When we arrived in Boston we were greeted by the fireboat shooting up colored water. The Boston Globe newspaper singled out the Bostonians for a photo shot and I was fortunate enough to be in it. As fate would have it they left my name out of the identifying list but on the following morning my folks opened their paper and they knew it was me and I was not on my way to the Pacific as I had told them. We went to the US Army Miles Standish Camp in Taunton and the next day to Fort Devens where they issued 30 day R & R leaves, followed up later with a telegram giving us an additional 15 days. After reporting back to Fort Devens in October we went by train to Camp Crowder, MO to wait out the lowering of the point count to get discharged.
When at Camp Crowder as overseas veterans I am afraid at first we felt and acted pretty cocky compared to all of the recruits there. However, the memorable moments were when local folks came to the camp and invited us to their homes, to the opera and out to dinner in Kansas City. Wonder if they really realized how much it meant to us.

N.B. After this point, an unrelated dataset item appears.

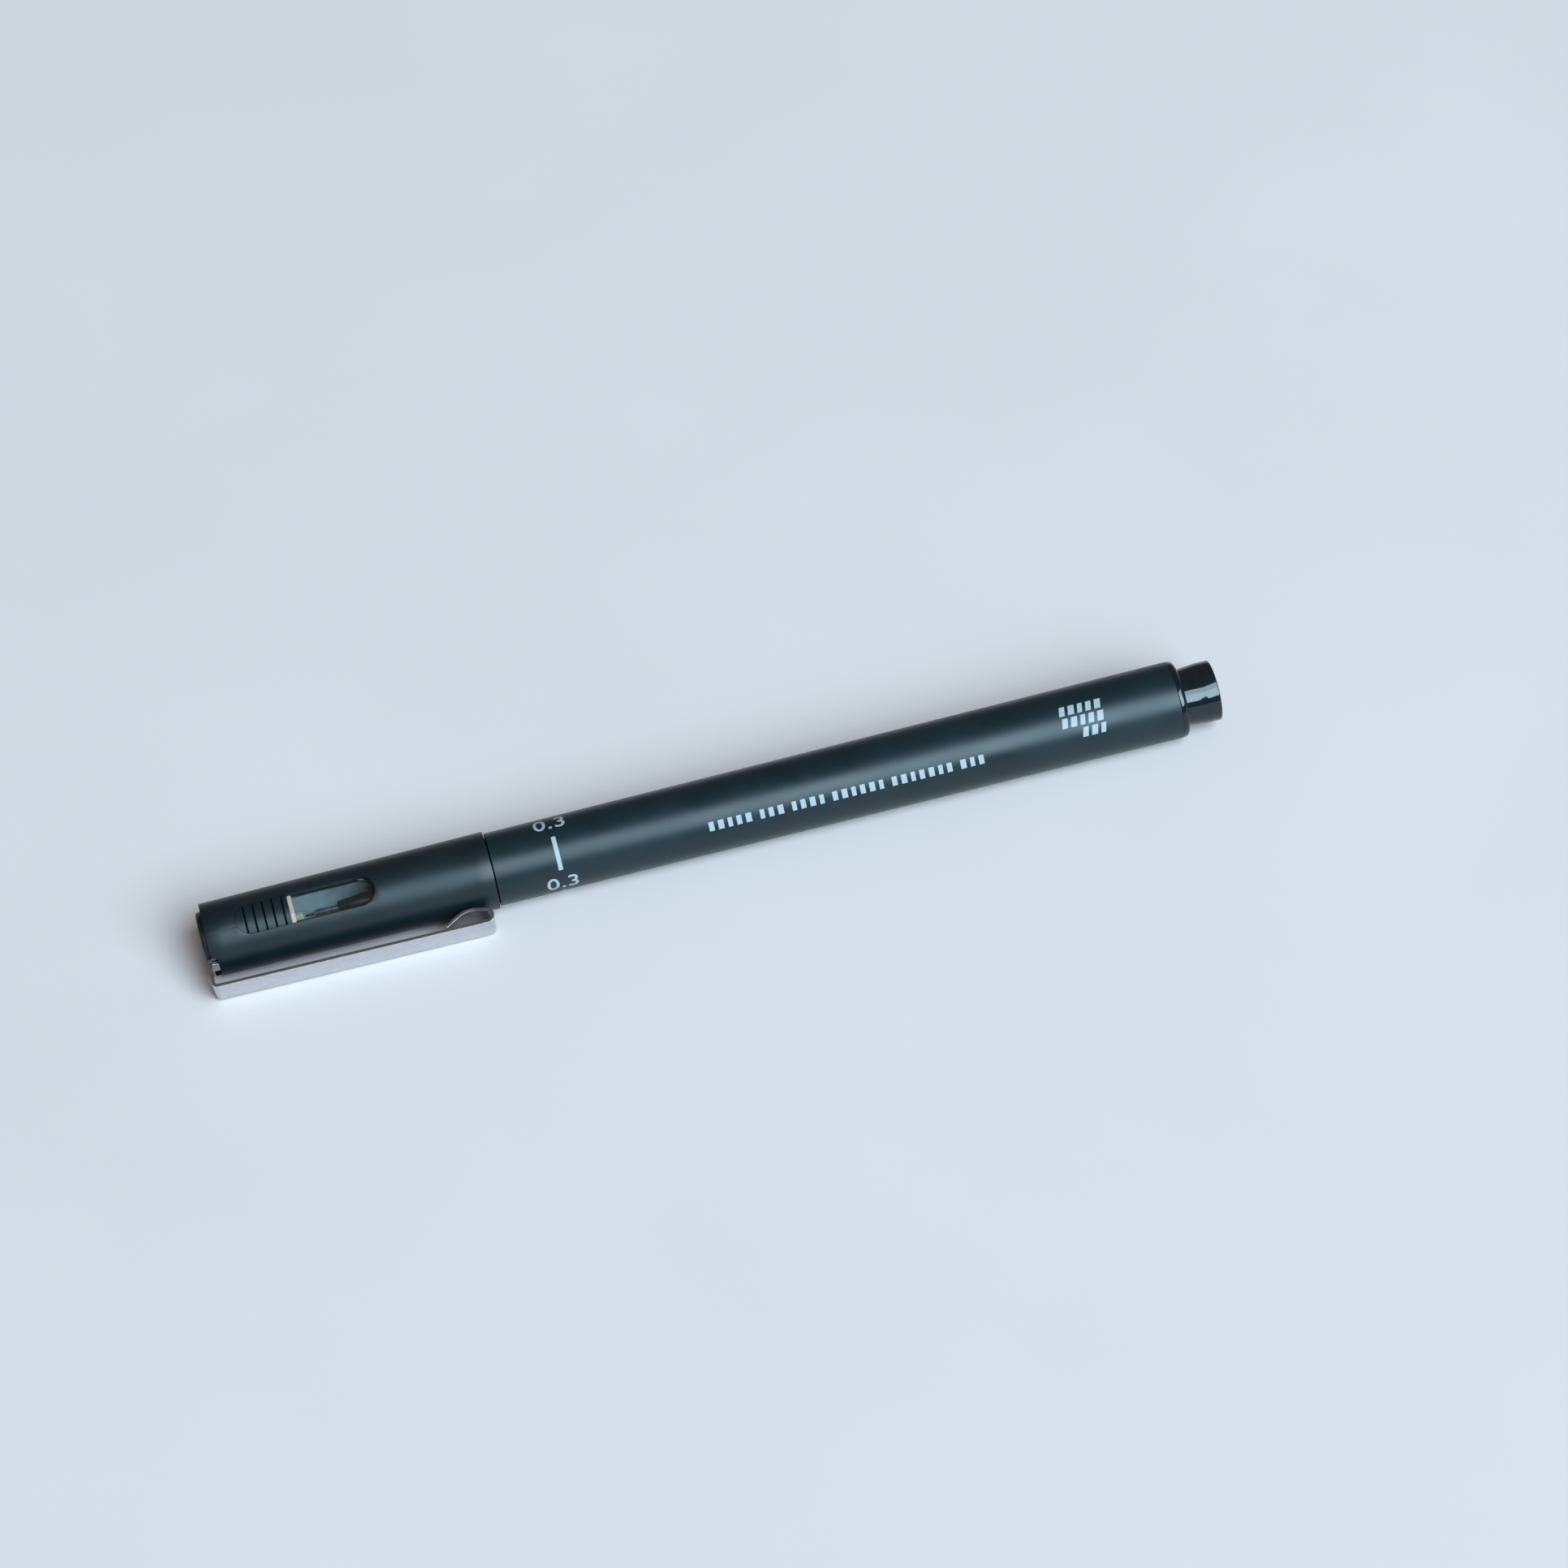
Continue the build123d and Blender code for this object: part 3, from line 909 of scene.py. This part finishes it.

Also, on the first Saturday we were there, the Camp had a parade review with a lot of local people in the stands. We were standing around waiting our turn to march, thinking this was so much chicken sh-- and who needed it. When it came our turn to march out onto the field we were surprised to get a standing ovation as we passed the reviewing stand. That made us feel proud and we all had goose bumps down the back and we marched proudly and professionally. It was very emotional and even as I write this it all comes back to me, even the goose bumps.
I was discharged on December 8, 1945.
I enlisted in the US Army Signal Corps Reserve in January 1943, in Boston, in a program training men to become radio repairmen. T/4 Henry Stowers was in my class there, was called to active duty with me June 18, 1943, went through basic with me, was in the 3104th in Rheims and was discharged with me on December 8, 1945. We have been friends ever since and still see one another on occasion.
Have also kept in touch with Charles Rebstock, now living in Austin, TX. I asked him to send on to you his photo of Company A as I have temporarily misplaced mine, and I am pleased to see that he did..
I went to Boston University on the GI Bill graduating in 1949, and later got an MBA from Xavier University in Cincinnati, OH. I married my wife Dorsi in 1950, and have four great sons, Chuck in LA, Steve in Phoenix, Dave here on the Cape and Peter in Holden, MA. We also have only one daughter in law at this time and she is really nice, as are our three super granddaughters.
After BU I worked for RCA, and Mass. Bonding Insurance Co before going to work for the General Electric Co. in Cincinnati, OH. in 1952. Later transfers with GE brought me to Pittsfield, MA, Schenectady, NY, and Utica, NY. The majority of the time I worked in marketing and business planning, including becoming VP of Marketing for a GE spin-off venture business for 8 years. I retired from GE in 1986, and had some fun selling real estate for 8 years before moving from Schenectady, NY to Cape Cod for a real retirement. I am active in Rotary, golf, tennis, gardening, clamming, investment club, computer and just enjoying life being on Cape Cod.